The St. Anthony Park library has much of the panel’s material in hard copy, and during a recent visit there, a librarian offered help sorting through the pile. The Hamline and Merriam Park branches are also expected to make the materials available.

“We don’t want this to become a solely Web-accessible thing,” Axelson said.

Ward 4 City Council member-elect Russ Stark said that although the City Council will not weigh in on the matter yet, he expects to field comments and questions throughout the process.

“I think it’s such a critical issue for the ward and for the city,” Stark said.

He said that the city will have considerable influence on the eventual outcome as it negotiates permits, financing and site planning.

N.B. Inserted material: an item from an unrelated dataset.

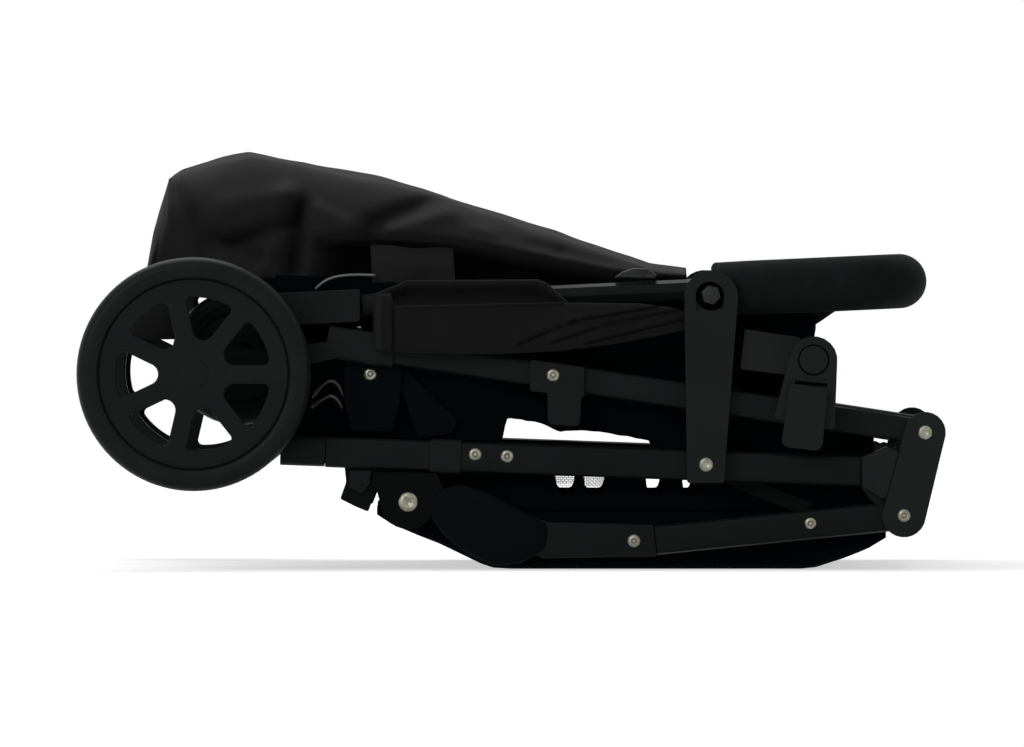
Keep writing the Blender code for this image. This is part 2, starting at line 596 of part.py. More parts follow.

Panel member Matt Hass, whose service on the District 12 Council’s Environment Committee led him to a spot on the panel, said council and committee meetings are often good places to get updates. The Environment Committee meets the fourth Wednesday of every month at 7 p.m. at the South St. Anthony recreation center.

Hass said “it would be great to see more people from St. Anthony Park” at the advisory panel’s meetings, as well.

He said that in addition to keeping up with the panel’s e-mail discussion group (, he spends four to five hours perusing documents to prepare for each three-hour biweekly panel meeting.

“I don’t think any of us realized going into it that it was going to be this complicated,” Hass said.